Toutes les données de recherche sont immédiatement divulguées. La communication entre les chercheurs se fait «aussi peu que possible par e-mail»: la préférence va à Github ou Twitter. La recherche est ainsi plus transparente, mais aussi plus efficace, selon Alice Williamson: c’est un «terrible gaspillage de fonds de recherche» lorsque différents laboratoires travaillent sur les mêmes substances et se retrouvent dans la même impasse. Elle organise régulièrement des ateliers consacrés à la tenue de journaux de laboratoire. Pour elle, il est tout à fait normal pour les jeunes chercheurs de partager succès comme erreurs. De la même manière qu’ils le font dans leur vie privée.
Pour la communauté du deep learning (une forme d’apprentissage automatique), les pistes et idées de recherche se discutent aussi sur des forums en ligne. «La tendance est à tout publier sur le serveur de prépublication Arxiv», explique Oliver Dürr, professeur à la Haute école des sciences appliquées de Zurich (ZHAW). Généralement, le code est publié en même temps, et Arxiv sert de référence pour les discussion en ligne.
Reddit est très populaire. Des articles y sont mis en lien et commentés dans des sous-forums spécialisés. Le forum Ask Me Anything héberge des sessions de questions-réponses avec des chercheurs de renom. Les internautes votent à la hausse ou à la baisse sur les questions soumises par des experts. Si Oliver Dürr suit volontiers des blogs consacrés à la recherche en intelligence artificielle, le sien lui sert avant tout de journal de bord pour consigner ses idées. Les billets du chercheur Andrej Karpathy s’apparentent à des évaluations, et la colonne des commentaires fourmille de demandes et de suggestions. De nouveaux cercles de discussion se forment ainsi sans cesse, accessibles à tous, que l’on soit universitaire ou non.
Pour construire lui-même son équipement de laboratoire, le roboticien Francesco Mondada de l’EPFL utilise un logiciel de CAO (conception assistée par ordinateur).
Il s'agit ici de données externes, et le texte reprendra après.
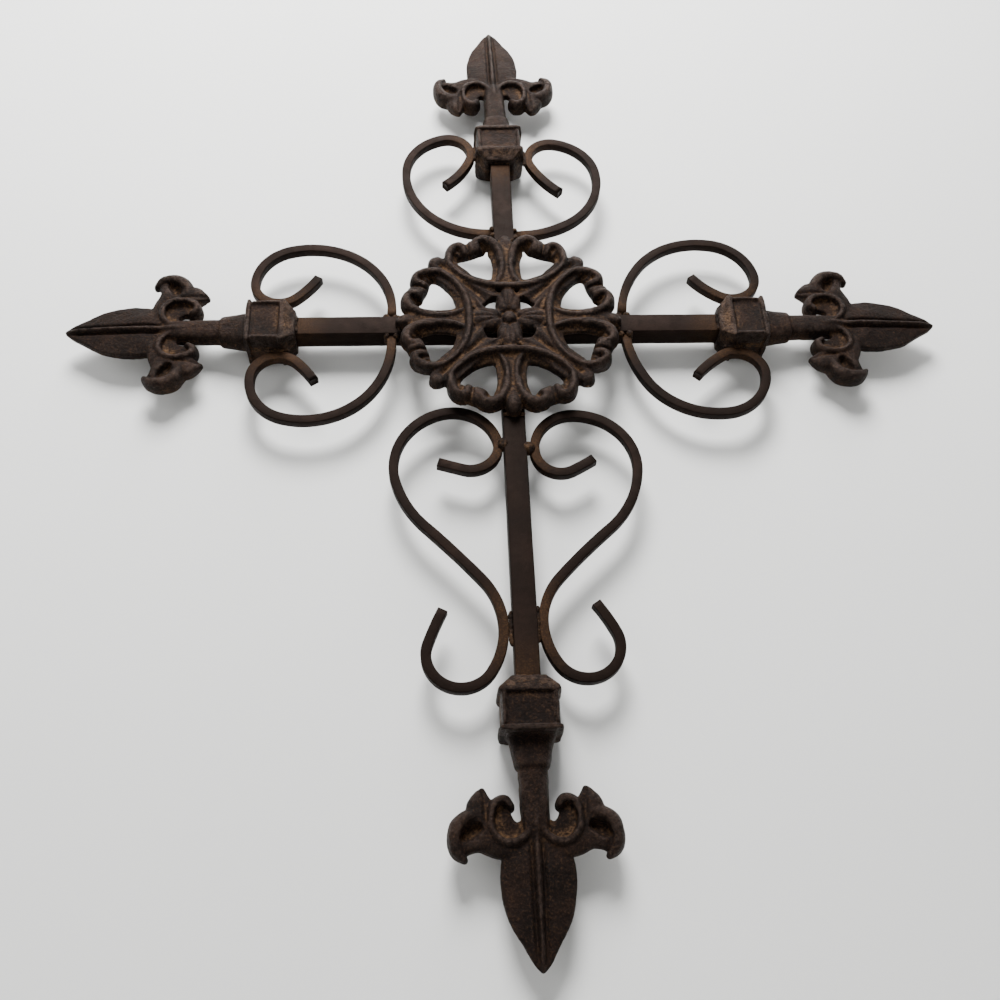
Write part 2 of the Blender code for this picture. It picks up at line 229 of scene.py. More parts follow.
def through(rows, parts=6):
    """A smooth run of rows through the given ones."""
    rows = np.array(rows, float)
    padded = np.vstack([2 * rows[0] - rows[1], rows, 2 * rows[-1] - rows[-2]])
    out = []
    for k in range(1, len(padded) - 2):
        a, b, c, d = padded[k - 1:k + 3]
        for t in np.arange(parts) / parts:
            out.append(0.5 * (2 * b + (c - a) * t + (2 * a - 5 * b + 4 * c - d) * t ** 2
                              + (3 * b - a - 3 * c + d) * t ** 3))
    out.append(rows[-1])
    return np.array(out)


def limb(place, rows, parts=6):
    """Distance past a limb's edge, the place across it from -1 to 1, and its height. Rows are
    (across, along, half width, height)."""
    u, v = place
    past = np.full(u.shape, 99.0)
    side = np.zeros(u.shape)
    high = np.zeros(u.shape)
    rows = through(rows, parts)
    for a, b in zip(rows, rows[1:]):
        run = b[:2] - a[:2]
        length = max(np.hypot(*run), 1e-6)
        du, dv = u - a[0], v - a[1]
        t = np.clip((du * run[0] + dv * run[1]) / length ** 2, 0, 1)
        du, dv = du - t * run[0], dv - t * run[1]
        half = np.maximum(a[2] + t * (b[2] - a[2]), 0.2)
        far = np.hypot(du, dv)
        nearer = far - half < past
        past = np.where(nearer, far - half, past)
        lean = np.sign(run[0] * dv - run[1] * du)
        side = np.where(nearer, lean * far / half, side)
        high = np.where(nearer, a[3] + t * (b[3] - a[3]), high)
    return past, side, high


def either(a, b, soft):
    """The higher of two heights, with a filleted valley between them."""
    return np.maximum(a, b) + np.maximum(soft - np.abs(a - b), 0) ** 2 / (4 * soft)


def nearest(a, b, soft):
    """The smaller of two distances, with a filleted corner between them."""
    return -either(-a, -b, soft)


def crown(side, edge=0.0):
    """Rounded profile across a limb, from its edge's share of the height to its full height."""
    return edge + (1 - edge) * np.sqrt(np.clip(1 - side ** 2, 0, 1))


def softened(field, cells):
    """The field blurred over a few cells."""
    reach = int(3 * cells) + 1
    weights = np.exp(-0.5 * (np.arange(-reach, reach + 1) / cells) ** 2)
    weights /= weights.sum()
    for axis in (0, 1):
        pad = [(reach, reach) if k == axis else (0, 0) for k in (0, 1)]
        spread = np.pad(field, pad, mode="edge")
        field = sum(w * np.take(spread, range(k, k + field.shape[axis]), axis)
                    for k, w in enumerate(weights))
    return field


def steepness(field, step):
    """How much longer the surface of heights is than the sheet under it."""
    du, dv = np.gradient(field, step)
    return np.sqrt(1 + np.minimum(du ** 2 + dv ** 2, 16))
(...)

Il mettrait sans autre ses plans de construction à disposition du public, mais il se heurte aux licences d’utilisation des logiciels. Il existe des conditions spéciales pour les universités, d’autres onéreuses pour l’industrie, et pour chaque modèle le format de données est différent. A cela s’ajoute un imbroglio de dispositions que l’on accepte à l’achat du logiciel et qui ne prévoient pas la diffusion ouverte des données. C’est un peu comme si, avant de publier son roman, un écrivain devait en demander l’autorisation à Microsoft pour avoir rédigé son texte avec Word.
Francesco Mondada estime que la robotique n’est pas une exception pour l’open science: «Les biologistes commencent aussi à utiliser dans leurs laboratoires des imprimantes 3D nécessitant des logiciels spécialisés.» Depuis des années, il se bat pour des réglementations plus simples. A ses yeux, il existe un «clash entre deux conceptions de l’université»: un modèle ancien qui juge au cas par cas le transfert vers l’industrie, et un nouveau concept qui défend un échange ouvert et non bureaucratique – pas seulement entre universités, mais aussi avec l’industrie.